REQUIREMENTS: Copy out every line exactly as given.

ITEMS:
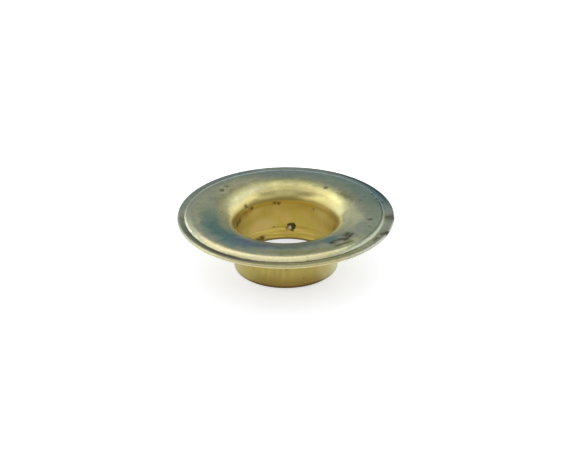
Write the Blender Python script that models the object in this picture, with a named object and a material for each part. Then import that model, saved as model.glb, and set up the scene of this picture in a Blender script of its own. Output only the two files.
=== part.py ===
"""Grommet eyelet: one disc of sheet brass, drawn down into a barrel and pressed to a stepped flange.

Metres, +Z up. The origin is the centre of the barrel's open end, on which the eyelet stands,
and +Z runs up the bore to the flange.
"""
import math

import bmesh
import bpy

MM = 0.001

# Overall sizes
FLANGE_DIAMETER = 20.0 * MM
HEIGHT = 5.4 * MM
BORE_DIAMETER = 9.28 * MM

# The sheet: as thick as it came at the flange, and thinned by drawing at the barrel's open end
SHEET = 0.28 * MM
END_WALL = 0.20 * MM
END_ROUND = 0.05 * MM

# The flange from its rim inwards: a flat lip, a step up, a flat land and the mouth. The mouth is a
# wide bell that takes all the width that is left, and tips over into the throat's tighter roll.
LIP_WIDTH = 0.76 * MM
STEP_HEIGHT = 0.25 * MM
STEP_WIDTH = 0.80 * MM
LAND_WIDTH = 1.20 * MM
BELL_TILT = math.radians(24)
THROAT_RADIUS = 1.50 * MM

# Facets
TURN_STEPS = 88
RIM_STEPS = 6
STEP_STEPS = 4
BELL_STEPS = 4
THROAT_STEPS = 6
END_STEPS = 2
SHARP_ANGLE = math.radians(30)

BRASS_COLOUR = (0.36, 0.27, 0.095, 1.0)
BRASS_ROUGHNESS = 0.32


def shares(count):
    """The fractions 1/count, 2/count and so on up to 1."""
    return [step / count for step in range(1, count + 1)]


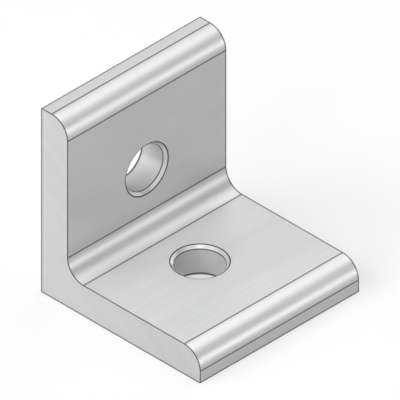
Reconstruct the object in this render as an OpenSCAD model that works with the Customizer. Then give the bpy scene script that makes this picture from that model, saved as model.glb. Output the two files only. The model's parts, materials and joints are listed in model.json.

WORKED SOLUTION:
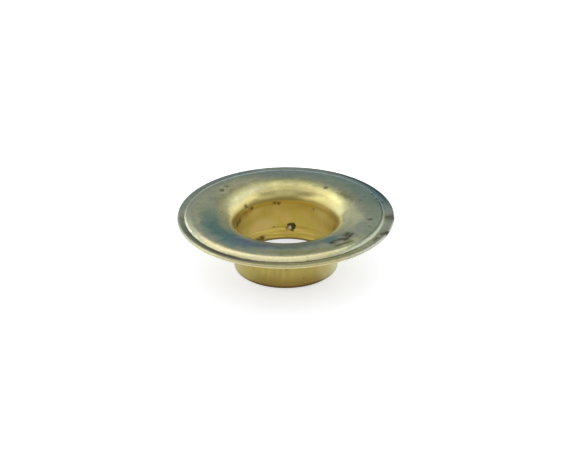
Write the Blender Python script that models the object in this picture, with a named object and a material for each part. Then import that model, saved as model.glb, and set up the scene of this picture in a Blender script of its own. Output only the two files.
=== part.py ===
"""Grommet eyelet: one disc of sheet brass, drawn down into a barrel and pressed to a stepped flange.

Metres, +Z up. The origin is the centre of the barrel's open end, on which the eyelet stands,
and +Z runs up the bore to the flange.
"""
import math

import bmesh
import bpy

MM = 0.001

# Overall sizes
FLANGE_DIAMETER = 20.0 * MM
HEIGHT = 5.4 * MM
BORE_DIAMETER = 9.28 * MM

# The sheet: as thick as it came at the flange, and thinned by drawing at the barrel's open end
SHEET = 0.28 * MM
END_WALL = 0.20 * MM
END_ROUND = 0.05 * MM

# The flange from its rim inwards: a flat lip, a step up, a flat land and the mouth. The mouth is a
# wide bell that takes all the width that is left, and tips over into the throat's tighter roll.
LIP_WIDTH = 0.76 * MM
STEP_HEIGHT = 0.25 * MM
STEP_WIDTH = 0.80 * MM
LAND_WIDTH = 1.20 * MM
BELL_TILT = math.radians(24)
THROAT_RADIUS = 1.50 * MM

# Facets
TURN_STEPS = 88
RIM_STEPS = 6
STEP_STEPS = 4
BELL_STEPS = 4
THROAT_STEPS = 6
END_STEPS = 2
SHARP_ANGLE = math.radians(30)

BRASS_COLOUR = (0.36, 0.27, 0.095, 1.0)
BRASS_ROUGHNESS = 0.32


def shares(count):
    """The fractions 1/count, 2/count and so on up to 1."""
    return [step / count for step in range(1, count + 1)]


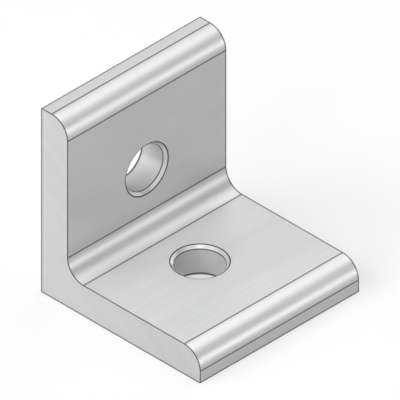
Reconstruct the object in this render as an OpenSCAD model that works with the Customizer. Then give the bpy scene script that makes this picture from that model, saved as model.glb. Output the two files only. The model's parts, materials and joints are listed in model.json.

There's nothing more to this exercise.